● DESCRIPTION OF THE TASK: In the entries below, find the line containing "cad_parts[node].hide_render = cad_parts[node].hide_viewport" and the line containing "imported = [obj". Copy those two lines and everything between them exactly, and only that.

^^^^

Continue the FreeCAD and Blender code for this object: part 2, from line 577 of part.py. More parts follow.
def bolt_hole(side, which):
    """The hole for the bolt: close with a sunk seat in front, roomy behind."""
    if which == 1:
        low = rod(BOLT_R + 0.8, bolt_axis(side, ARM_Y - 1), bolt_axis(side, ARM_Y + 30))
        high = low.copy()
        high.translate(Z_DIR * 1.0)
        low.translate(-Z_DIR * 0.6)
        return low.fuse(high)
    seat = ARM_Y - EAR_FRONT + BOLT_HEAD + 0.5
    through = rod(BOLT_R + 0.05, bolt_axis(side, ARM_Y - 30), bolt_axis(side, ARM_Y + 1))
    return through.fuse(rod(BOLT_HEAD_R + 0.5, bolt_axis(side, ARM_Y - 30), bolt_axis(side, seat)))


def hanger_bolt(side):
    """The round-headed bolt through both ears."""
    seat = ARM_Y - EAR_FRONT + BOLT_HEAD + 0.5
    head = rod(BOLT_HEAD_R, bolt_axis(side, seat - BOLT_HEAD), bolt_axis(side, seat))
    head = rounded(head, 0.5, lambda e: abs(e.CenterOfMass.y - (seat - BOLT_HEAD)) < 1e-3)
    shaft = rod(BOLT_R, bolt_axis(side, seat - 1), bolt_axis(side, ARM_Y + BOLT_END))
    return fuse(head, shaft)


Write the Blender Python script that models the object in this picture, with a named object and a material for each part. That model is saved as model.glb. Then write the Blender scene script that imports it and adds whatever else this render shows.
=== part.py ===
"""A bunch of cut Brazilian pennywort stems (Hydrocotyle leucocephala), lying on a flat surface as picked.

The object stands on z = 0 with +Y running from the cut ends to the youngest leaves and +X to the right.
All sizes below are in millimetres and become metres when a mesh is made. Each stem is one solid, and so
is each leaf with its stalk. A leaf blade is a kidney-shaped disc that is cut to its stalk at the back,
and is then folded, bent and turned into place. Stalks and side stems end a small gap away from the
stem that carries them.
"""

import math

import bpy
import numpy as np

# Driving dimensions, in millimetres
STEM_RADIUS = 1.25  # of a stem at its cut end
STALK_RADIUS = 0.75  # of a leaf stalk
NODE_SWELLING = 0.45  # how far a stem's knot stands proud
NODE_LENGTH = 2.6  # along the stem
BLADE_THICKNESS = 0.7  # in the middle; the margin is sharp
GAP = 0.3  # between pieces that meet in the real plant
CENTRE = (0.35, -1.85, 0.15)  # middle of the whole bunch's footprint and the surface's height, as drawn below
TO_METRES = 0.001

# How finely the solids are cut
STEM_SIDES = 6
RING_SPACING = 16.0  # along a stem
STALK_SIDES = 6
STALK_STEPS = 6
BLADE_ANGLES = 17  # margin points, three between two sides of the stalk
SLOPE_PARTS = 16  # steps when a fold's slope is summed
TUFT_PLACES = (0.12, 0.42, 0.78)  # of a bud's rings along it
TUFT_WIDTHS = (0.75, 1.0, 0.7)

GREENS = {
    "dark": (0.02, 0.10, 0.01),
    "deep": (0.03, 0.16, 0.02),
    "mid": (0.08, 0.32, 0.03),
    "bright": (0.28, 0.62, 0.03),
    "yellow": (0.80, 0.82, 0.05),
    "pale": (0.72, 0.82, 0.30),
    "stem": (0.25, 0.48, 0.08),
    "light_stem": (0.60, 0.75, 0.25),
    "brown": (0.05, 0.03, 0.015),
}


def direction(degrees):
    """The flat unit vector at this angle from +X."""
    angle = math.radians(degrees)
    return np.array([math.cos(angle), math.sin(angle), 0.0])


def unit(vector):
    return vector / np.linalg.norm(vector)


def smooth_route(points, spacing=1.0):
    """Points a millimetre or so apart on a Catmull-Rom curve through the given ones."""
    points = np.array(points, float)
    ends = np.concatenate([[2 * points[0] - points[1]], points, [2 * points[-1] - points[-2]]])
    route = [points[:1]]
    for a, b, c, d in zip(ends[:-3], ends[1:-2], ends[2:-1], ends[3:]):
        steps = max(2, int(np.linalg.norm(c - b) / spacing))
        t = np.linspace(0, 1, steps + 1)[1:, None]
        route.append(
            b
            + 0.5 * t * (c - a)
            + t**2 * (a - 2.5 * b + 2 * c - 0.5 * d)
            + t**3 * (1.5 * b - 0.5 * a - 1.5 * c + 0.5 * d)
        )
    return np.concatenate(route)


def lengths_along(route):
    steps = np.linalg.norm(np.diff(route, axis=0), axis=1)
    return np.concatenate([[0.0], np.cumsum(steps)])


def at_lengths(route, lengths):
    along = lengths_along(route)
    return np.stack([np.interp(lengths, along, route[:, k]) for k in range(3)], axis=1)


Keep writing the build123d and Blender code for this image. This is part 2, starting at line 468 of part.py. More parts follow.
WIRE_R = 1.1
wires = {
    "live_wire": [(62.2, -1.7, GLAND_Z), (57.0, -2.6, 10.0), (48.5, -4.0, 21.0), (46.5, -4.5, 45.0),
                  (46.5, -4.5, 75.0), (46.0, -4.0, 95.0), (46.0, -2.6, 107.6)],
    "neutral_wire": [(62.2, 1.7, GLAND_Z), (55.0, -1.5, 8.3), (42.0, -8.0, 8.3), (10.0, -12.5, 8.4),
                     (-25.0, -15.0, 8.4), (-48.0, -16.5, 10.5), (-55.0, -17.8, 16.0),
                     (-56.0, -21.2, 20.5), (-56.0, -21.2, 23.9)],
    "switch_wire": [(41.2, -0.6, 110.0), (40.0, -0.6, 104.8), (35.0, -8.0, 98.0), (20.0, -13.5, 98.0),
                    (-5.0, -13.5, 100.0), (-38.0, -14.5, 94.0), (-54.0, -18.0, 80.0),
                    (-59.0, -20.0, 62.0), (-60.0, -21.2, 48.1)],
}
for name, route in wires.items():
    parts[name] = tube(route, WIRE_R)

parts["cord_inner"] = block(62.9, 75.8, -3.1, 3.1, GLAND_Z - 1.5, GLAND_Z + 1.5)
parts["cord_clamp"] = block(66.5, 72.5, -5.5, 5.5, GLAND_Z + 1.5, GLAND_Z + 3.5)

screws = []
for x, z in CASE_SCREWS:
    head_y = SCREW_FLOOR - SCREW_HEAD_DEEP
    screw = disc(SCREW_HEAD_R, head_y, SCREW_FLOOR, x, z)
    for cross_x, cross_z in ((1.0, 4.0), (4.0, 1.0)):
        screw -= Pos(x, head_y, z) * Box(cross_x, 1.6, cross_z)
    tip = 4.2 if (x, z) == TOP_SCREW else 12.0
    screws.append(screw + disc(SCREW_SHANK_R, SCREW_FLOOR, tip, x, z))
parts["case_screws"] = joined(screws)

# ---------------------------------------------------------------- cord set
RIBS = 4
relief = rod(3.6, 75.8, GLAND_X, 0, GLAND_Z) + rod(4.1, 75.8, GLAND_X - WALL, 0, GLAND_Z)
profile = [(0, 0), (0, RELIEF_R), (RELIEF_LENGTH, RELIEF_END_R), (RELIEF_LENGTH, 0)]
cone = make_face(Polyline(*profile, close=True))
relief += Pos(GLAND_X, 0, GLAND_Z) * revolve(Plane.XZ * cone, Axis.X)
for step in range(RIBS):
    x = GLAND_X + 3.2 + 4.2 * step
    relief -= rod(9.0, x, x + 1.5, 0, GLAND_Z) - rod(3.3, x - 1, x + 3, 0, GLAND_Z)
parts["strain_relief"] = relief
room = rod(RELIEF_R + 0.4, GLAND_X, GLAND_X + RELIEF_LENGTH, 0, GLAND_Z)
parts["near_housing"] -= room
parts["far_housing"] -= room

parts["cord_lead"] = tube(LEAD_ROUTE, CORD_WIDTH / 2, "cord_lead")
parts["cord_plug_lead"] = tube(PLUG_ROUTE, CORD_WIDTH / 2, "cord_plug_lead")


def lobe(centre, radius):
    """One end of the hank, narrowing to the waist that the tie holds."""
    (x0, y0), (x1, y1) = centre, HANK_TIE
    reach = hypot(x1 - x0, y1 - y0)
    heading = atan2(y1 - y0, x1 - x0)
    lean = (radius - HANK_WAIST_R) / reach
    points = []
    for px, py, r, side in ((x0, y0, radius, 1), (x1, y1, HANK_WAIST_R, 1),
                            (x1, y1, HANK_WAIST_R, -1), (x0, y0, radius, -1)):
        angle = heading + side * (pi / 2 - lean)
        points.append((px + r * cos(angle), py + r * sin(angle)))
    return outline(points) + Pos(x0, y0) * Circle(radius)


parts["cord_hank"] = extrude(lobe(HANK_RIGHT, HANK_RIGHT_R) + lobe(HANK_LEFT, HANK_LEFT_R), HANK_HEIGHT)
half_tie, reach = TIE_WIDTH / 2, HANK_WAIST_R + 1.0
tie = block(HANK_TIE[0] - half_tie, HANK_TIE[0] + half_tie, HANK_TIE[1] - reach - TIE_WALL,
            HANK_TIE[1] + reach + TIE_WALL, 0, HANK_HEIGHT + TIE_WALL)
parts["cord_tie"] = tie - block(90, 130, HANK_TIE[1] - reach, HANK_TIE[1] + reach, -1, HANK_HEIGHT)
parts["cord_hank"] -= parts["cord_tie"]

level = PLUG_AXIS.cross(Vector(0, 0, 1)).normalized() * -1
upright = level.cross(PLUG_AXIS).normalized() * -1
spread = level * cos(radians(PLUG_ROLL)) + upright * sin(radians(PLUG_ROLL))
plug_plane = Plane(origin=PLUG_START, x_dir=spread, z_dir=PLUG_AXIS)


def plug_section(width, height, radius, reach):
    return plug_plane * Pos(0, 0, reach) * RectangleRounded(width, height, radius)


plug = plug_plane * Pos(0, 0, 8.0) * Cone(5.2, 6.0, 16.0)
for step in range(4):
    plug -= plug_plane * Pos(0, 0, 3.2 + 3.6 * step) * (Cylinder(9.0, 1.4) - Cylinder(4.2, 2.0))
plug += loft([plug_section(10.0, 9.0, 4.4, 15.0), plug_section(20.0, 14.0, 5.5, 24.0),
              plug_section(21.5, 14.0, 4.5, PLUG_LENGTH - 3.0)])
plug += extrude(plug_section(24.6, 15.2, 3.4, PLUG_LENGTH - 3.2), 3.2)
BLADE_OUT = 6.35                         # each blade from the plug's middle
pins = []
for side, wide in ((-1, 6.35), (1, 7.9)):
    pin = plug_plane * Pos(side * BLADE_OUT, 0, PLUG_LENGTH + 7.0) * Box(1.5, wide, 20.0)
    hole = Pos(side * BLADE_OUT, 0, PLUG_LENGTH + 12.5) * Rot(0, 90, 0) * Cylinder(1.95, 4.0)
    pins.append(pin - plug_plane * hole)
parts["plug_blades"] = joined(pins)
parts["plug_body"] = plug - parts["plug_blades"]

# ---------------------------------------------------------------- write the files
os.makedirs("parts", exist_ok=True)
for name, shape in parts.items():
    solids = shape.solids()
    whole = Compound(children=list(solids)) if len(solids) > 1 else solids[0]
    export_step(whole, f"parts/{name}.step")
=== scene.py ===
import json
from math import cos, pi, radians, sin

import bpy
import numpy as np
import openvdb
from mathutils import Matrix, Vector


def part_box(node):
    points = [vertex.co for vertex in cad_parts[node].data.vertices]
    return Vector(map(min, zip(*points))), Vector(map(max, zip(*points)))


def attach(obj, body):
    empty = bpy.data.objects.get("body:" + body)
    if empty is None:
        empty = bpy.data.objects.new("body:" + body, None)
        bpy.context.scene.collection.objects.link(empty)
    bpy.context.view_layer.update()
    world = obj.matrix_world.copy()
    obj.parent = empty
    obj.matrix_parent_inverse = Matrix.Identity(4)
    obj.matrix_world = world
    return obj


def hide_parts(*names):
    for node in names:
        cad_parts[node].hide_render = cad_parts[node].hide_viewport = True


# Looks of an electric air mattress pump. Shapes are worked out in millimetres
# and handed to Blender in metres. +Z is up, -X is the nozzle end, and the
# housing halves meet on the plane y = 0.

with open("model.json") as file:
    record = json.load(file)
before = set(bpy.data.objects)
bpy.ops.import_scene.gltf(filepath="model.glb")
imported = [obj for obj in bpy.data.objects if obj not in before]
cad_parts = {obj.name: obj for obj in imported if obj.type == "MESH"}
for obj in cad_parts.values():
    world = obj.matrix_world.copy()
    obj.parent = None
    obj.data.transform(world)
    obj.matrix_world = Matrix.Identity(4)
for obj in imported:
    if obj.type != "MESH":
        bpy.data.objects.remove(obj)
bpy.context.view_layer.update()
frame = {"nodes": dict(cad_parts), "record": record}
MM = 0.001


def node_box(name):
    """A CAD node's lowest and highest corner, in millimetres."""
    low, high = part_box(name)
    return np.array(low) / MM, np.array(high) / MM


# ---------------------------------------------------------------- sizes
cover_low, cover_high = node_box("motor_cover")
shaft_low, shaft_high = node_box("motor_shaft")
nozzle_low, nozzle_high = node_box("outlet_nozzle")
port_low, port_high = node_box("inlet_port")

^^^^

● WRITTEN SOLUTION:
        cad_parts[node].hide_render = cad_parts[node].hide_viewport = True


# Looks of an electric air mattress pump. Shapes are worked out in millimetres
# and handed to Blender in metres. +Z is up, -X is the nozzle end, and the
# housing halves meet on the plane y = 0.

with open("model.json") as file:
    record = json.load(file)
before = set(bpy.data.objects)
bpy.ops.import_scene.gltf(filepath="model.glb")
imported = [obj for obj in bpy.data.objects if obj not in before]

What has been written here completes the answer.